REQUIRED WORK: The data below needs to be returned exactly, line for line.
○ ○ ○ ○ ○ ○ ○
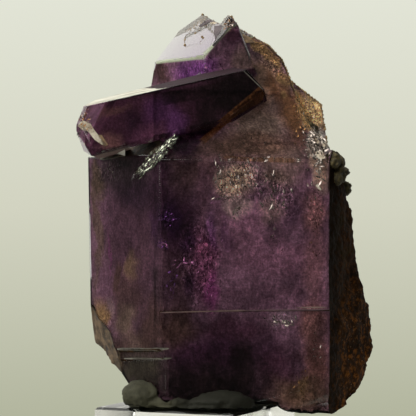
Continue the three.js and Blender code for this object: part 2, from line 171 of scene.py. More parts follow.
class Shader:
    """The nodes of one material or world."""

    def __init__(self, tree: bpy.types.NodeTree) -> None:
        """Empties the tree, which then gets its nodes from this class alone."""
        self.tree = tree
        tree.nodes.clear()

    def node(self, kind: str, settings: dict | None = None, inputs: dict | None = None) -> bpy.types.Node:
        """Adds a node.

        Args:
            kind: The node's type.
            settings: Its properties, and "stops" for a colour ramp's (place, colour) pairs.
            inputs: Values or links by a socket's identifier, name or number.

        Returns:
            The new node.
        """
        node = self.tree.nodes.new(kind)
        for name, value in (settings or {}).items():
            if name == "stops":
                self._stops(node.color_ramp, value)
            else:
                setattr(node, name, value)
        for key, value in (inputs or {}).items():
            socket = self._socket(node.inputs, key)
            source = value.socket if isinstance(value, Number) else value
            if isinstance(source, Socket):
                self.tree.links.new(source, socket)
            elif socket.type == "RGBA" and len(source) == 3:
                socket.default_value = (*source, 1.0)
            else:
                socket.default_value = source
        return node

    @staticmethod
    def _stops(ramp: bpy.types.ColorRamp, stops: Sequence[tuple[float, Colour]]) -> None:
        """Gives a ramp its stops.

        Args:
            ramp: The ramp, with no more stops than it will have.
            stops: The place, from 0 to 1, and the colour of each.
        """
        while len(ramp.elements) < len(stops):
            ramp.elements.new(0.5)
        for element, (place, colour) in zip(ramp.elements, stops):
            element.position = place
            element.color = (*colour, 1.0)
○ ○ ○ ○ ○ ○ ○
THE SOLUTION:
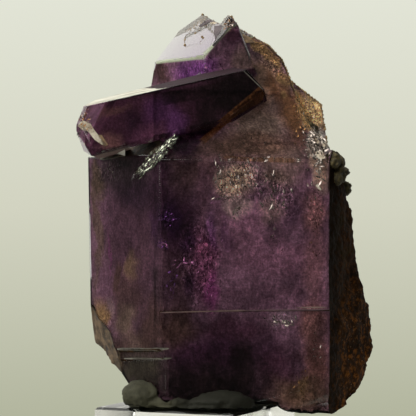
Continue the three.js and Blender code for this object: part 2, from line 171 of scene.py. More parts follow.
class Shader:
    """The nodes of one material or world."""

    def __init__(self, tree: bpy.types.NodeTree) -> None:
        """Empties the tree, which then gets its nodes from this class alone."""
        self.tree = tree
        tree.nodes.clear()

    def node(self, kind: str, settings: dict | None = None, inputs: dict | None = None) -> bpy.types.Node:
        """Adds a node.

        Args:
            kind: The node's type.
            settings: Its properties, and "stops" for a colour ramp's (place, colour) pairs.
            inputs: Values or links by a socket's identifier, name or number.

        Returns:
            The new node.
        """
        node = self.tree.nodes.new(kind)
        for name, value in (settings or {}).items():
            if name == "stops":
                self._stops(node.color_ramp, value)
            else:
                setattr(node, name, value)
        for key, value in (inputs or {}).items():
            socket = self._socket(node.inputs, key)
            source = value.socket if isinstance(value, Number) else value
            if isinstance(source, Socket):
                self.tree.links.new(source, socket)
            elif socket.type == "RGBA" and len(source) == 3:
                socket.default_value = (*source, 1.0)
            else:
                socket.default_value = source
        return node

    @staticmethod
    def _stops(ramp: bpy.types.ColorRamp, stops: Sequence[tuple[float, Colour]]) -> None:
        """Gives a ramp its stops.

        Args:
            ramp: The ramp, with no more stops than it will have.
            stops: The place, from 0 to 1, and the colour of each.
        """
        while len(ramp.elements) < len(stops):
            ramp.elements.new(0.5)
        for element, (place, colour) in zip(ramp.elements, stops):
            element.position = place
            element.color = (*colour, 1.0)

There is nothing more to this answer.